Phnom Penh, 9 dicembre 2025 – Almeno sei civili cambogiani hanno perso la vita nelle ultime 24 ore al confine tra Cambogia e Thailandia, dove nuovi scontri hanno visto coinvolti l’esercito thailandese e la popolazione locale. A confermare il bilancio, ancora drammatico, è stato questa mattina il ministero della Difesa di Phnom Penh. La provincia di Banteay Meanchey resta così al centro di una tensione che non accenna a diminuire, con la notte scorsa segnata dagli episodi più gravi.
Spari nella notte lungo la strada nazionale 56: due nuovi morti
Il ministro cambogiano della Difesa ha raccontato in un post su Facebook, pubblicato alle 7.30 ora locale, che i militari thailandesi hanno aperto il fuoco dopo mezzanotte lungo la strada nazionale 56. Questa strada è una delle vie principali che collegano il confine con l’interno del Paese. “Due civili sono stati uccisi mentre erano sulla carreggiata”, ha scritto il ministro, spiegando che stavano cercando di raggiungere il villaggio di O’Chrov, a pochi chilometri dal confine.

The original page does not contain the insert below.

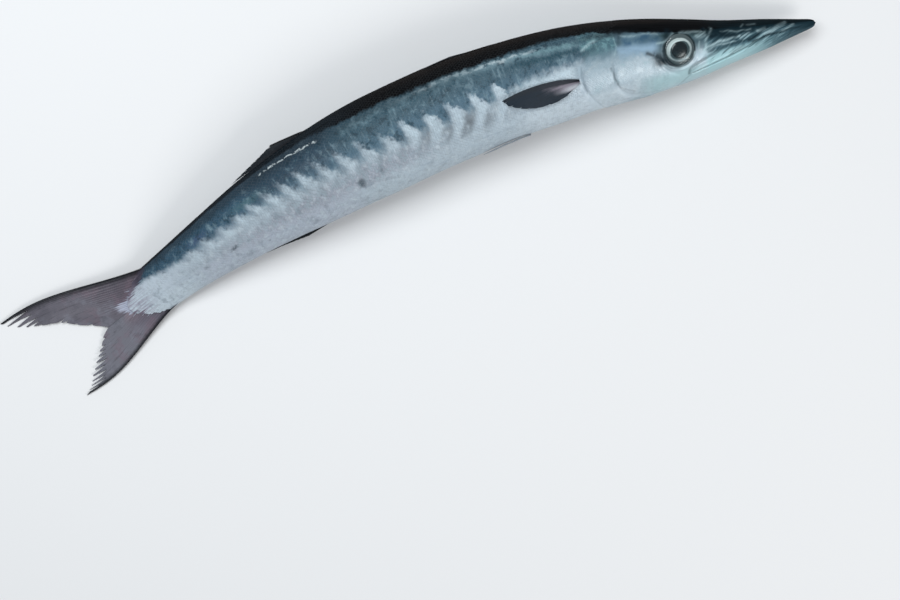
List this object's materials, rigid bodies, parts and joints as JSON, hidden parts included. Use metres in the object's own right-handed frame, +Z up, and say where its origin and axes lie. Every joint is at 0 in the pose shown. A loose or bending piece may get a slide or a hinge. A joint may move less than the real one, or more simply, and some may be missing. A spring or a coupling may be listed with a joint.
{
  "type": "barracuda",
  "caption": "Life-size caught barracuda lying on its left side, curved as on the market slab, with barred teal back and forked tail",
  "frame": {"origin": "on the surface that the fish lies on, under the middle of its bounding box", "axes": "+X towards the snout, along the line from tail to snout; +Y towards the back fins; +Z up, out of the fish's right side"},
  "size_m": [0.7222, 0.1648, 0.0716],
  "materials": {
    "skin": "wet fish skin: near-black back, slate teal upper flank with dark bars, silver flank and pale belly",
    "jaw": "wet, pale mint-silver skin with a dark tip",
    "fin": "dark slate and mauve-brown fin membrane over bony rays, damp",
    "eye": "dark pupil in a pale silver iris under a clear wet cornea"
  },
  "bodies": {
    "root": {"head": "skin", "lower_jaw": "jaw", "eye_right": "eye", "eye_left": "eye", "gill_cover_right": "skin", "gill_cover_left": "skin", "trunk_front": "skin", "trunk_middle": "skin", "trunk_rear": "skin", "tail_stalk": "skin", "tail_fin_upper": "fin", "tail_fin_lower": "fin", "dorsal_fin_first": "fin", "dorsal_fin_second": "fin", "anal_fin": "fin", "pectoral_fin_right": "fin", "pectoral_fin_left": "fin", "pelvic_fin_right": "fin", "pelvic_fin_left": "fin"}
  },
  "joints": []
}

Questi due nuovi morti si sommano alle quattro vittime già registrate ieri, portando il totale a sei in meno di due giorni. Diversi abitanti della zona, sentiti telefonicamente da alanews.it, hanno descritto “colpi improvvisi, esplosioni e panico tra la gente”. Molte famiglie hanno lasciato le proprie case nelle ore successive agli scontri.
Governo cambogiano chiede spiegazioni, Bangkok tace
Il governo della Cambogia ha definito l’episodio “un atto grave” e ha chiesto chiarimenti ufficiali a Bangkok. In una nota diffusa dal portavoce del ministero degli Esteri, si legge che “la Cambogia condanna con fermezza l’uso della forza contro civili disarmati” e invita la Thailandia a “rispettare gli accordi bilaterali sul controllo delle frontiere”.
Dall’altra parte, le autorità thailandesi non hanno ancora rilasciato dichiarazioni ufficiali. Un funzionario militare della provincia di Sa Kaeo, contattato da Reuters, ha detto che “sono in corso controlli interni” per capire cosa sia successo. Fonti diplomatiche a Bangkok riferiscono che la tensione è salita negli ultimi giorni, a causa di presunti sconfinamenti e traffici illeciti nella zona.
Un confine fragile, tra vecchie tensioni e controlli deboli
La provincia di Banteay Meanchey, nel nord-ovest della Cambogia, è da tempo un punto caldo nei rapporti con la Thailandia. Il confine, lungo più di 800 chilometri, attraversa zone rurali spesso poco sorvegliate. In passato, episodi simili hanno già scatenato incidenti e accuse reciproche.
Secondo esperti internazionali, come il ricercatore francese Jean-Baptiste Galland dell’Asian Border Studies Institute, “il confine tra Cambogia e Thailandia resta uno dei più instabili del Sud-Est asiatico”. Galland sottolinea che “le dispute territoriali mai risolte del tutto e la presenza di gruppi armati locali complicano la sicurezza dei civili”.
Paura e fuga nei villaggi lungo la strada nazionale 56
Sul posto la tensione è palpabile. Questa mattina molti villaggi lungo la strada nazionale 56 erano quasi deserti. Testimoni raccontano di colonne di fumo al confine e movimenti insoliti di mezzi militari. “Abbiamo paura che tutto possa ripetersi”, confida una donna di 42 anni di Poipet, che ha chiesto di restare anonima.
Le organizzazioni umanitarie della zona hanno lanciato un appello per proteggere i civili e garantire l’accesso agli aiuti. Save the Children Cambogia stima che almeno 300 persone siano state costrette a lasciare le proprie case nelle ultime ore, tra cui molte donne e bambini.
La comunità internazionale segue con apprensione
La situazione al confine tiene sotto osservazione la comunità internazionale. L’ambasciata degli Stati Uniti a Phnom Penh ha invitato entrambe le parti alla calma e al dialogo. Anche l’ONU, attraverso il portavoce del Segretario generale António Guterres, ha espresso “profonda preoccupazione per la perdita di vite umane” e chiesto una verifica indipendente sugli scontri.
Per ora, il confine tra Cambogia e Thailandia resta sotto stretto controllo. Le autorità locali hanno aumentato i controlli e invitato la popolazione a evitare spostamenti non necessari nelle zone più esposte. Ma per chi vive vicino alla frontiera, la paura resta ben presente e difficile da scrollarsi di dosso.